Pan Yue, vice-ministro do Meio Ambiente, disse que os custos da poluição já representam 10% do PIB ao ano.
As universidades da Califórnia, em Berkeley e a de San Diego, publicaram um estudo no Journal of Environmental Economics and Management calculando que as emissões de carbono da China estão crescendo numa velocidade entre duas a quatro vezes maior que as estimativas feitas pelo IPCC.
Material particulado atinge hoje 36% das cidades; 16 das 20 cidades mais poluídas do mundo estão na China.
A poluição do ar mata 400 mil chineses por ano.
Cerca de 340 milhões de pessoas não têm acesso a água potável, inúmeras cidades estão ficando com um grave problema de abastecimento de água e dois terços dos rios já viraram esgotos. A desertificação se aproxima das metrópoles.
Para o resto do mundo, a voracidade da China é um problema que aponta para os limites físicos do planeta.
Hoje, os chineses, que são um quinto da população mundial, consomem metade do cimento, um terço do aço e um quarto do alumínio.
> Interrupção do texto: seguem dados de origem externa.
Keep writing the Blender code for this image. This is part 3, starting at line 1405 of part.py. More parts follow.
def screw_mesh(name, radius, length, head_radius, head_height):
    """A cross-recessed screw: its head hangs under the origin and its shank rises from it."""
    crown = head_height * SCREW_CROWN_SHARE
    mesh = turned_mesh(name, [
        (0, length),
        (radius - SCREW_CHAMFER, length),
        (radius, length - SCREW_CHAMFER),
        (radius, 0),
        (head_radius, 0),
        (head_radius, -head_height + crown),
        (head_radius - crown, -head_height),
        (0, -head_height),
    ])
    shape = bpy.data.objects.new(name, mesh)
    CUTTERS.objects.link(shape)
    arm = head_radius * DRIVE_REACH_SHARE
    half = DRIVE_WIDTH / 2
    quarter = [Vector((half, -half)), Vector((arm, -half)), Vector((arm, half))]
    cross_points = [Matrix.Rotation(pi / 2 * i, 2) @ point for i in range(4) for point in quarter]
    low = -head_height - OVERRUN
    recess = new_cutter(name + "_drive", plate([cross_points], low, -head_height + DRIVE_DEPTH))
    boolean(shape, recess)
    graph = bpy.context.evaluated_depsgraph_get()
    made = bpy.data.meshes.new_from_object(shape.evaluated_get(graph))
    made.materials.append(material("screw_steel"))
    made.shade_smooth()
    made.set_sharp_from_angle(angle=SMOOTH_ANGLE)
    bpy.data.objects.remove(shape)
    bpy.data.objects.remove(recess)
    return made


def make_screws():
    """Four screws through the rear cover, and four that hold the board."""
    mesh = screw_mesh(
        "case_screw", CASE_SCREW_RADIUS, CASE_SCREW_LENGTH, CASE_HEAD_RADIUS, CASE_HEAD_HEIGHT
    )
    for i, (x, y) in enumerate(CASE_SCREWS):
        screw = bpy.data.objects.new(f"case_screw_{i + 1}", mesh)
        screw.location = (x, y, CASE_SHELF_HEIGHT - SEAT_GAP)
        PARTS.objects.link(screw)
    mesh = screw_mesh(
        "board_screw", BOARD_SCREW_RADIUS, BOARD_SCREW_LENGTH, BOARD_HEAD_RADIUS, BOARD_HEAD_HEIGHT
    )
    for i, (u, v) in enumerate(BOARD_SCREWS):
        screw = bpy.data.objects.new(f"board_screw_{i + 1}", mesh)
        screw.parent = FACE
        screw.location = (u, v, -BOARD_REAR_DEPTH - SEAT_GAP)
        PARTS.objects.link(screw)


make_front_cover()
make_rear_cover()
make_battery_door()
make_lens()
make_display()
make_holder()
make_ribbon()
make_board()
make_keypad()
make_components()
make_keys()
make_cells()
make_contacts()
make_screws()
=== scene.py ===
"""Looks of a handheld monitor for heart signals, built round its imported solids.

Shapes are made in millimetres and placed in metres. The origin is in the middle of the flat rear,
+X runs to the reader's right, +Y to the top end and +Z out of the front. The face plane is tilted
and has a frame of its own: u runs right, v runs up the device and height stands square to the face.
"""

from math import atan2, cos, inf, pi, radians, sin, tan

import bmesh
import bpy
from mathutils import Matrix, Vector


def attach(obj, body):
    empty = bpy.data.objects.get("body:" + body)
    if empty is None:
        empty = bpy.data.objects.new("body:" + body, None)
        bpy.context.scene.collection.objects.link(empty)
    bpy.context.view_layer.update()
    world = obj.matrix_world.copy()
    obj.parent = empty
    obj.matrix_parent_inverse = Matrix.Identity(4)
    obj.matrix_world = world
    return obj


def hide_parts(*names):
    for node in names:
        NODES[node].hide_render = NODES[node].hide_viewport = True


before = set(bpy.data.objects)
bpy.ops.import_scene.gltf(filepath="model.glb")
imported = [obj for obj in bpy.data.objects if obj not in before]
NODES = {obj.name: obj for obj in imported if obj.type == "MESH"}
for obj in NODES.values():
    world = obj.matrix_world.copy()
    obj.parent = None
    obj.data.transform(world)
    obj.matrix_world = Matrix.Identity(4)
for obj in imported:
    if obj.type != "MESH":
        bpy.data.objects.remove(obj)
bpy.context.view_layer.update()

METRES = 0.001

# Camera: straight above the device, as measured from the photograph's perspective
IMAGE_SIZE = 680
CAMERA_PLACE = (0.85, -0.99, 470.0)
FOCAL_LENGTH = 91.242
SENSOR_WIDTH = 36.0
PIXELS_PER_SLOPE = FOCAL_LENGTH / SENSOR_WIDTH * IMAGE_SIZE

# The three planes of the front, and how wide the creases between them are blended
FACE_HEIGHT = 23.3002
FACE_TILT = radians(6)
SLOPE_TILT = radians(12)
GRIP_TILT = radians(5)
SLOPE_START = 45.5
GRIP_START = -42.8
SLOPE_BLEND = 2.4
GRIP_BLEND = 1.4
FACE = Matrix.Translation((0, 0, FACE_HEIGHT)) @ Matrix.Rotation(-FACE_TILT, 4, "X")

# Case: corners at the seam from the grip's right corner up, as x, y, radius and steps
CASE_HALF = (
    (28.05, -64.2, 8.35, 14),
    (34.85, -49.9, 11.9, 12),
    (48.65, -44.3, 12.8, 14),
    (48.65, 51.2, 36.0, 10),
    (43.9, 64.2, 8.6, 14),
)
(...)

O problema da poluição no país está estimulando o que mais assusta as autoridades chinesas: manifestações populares de descontentamento.
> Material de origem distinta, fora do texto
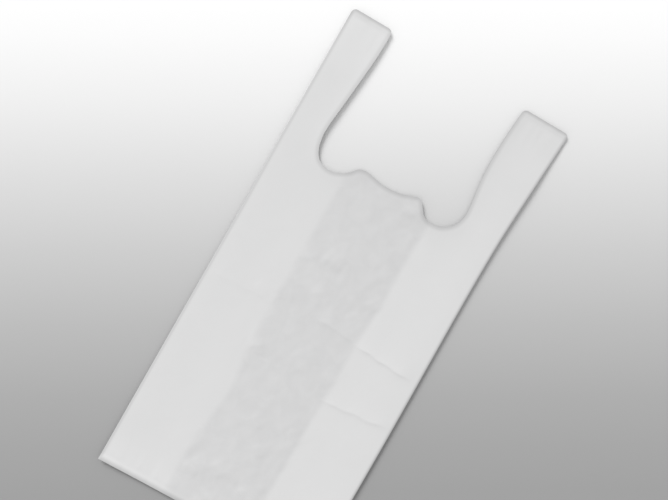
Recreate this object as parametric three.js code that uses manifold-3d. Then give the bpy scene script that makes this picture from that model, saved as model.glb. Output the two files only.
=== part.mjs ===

Por esse e outros motivos, segundo dados oficiais, houve na China, em 2006, 60 mil protestos e passeatas.
O Brasil está com gargalos na infra-estrutura, uma agenda de reformas parada, um Congresso soterrado de MPs, leis trabalhistas esclerosadas. O governo gasta muito, a carga tributária é alta, e, mesmo assim, o Estado não consegue conter a violência urbana e a devastação da Amazônia.
Mas não somos os únicos dos grandes emergentes com problemas.
“Procurando bem todo mundo tem pereba”, canta a música de Chico Buarque e Edu Lobo para nos confortar um pouco nesta Páscoa.
“Sala sem mobília, goteira na vasilha, problema na família quem não tem? Só a bailarina que não tem.” Na economia, não há bailarinas.
Procurando bem, todo mundo tem problemas.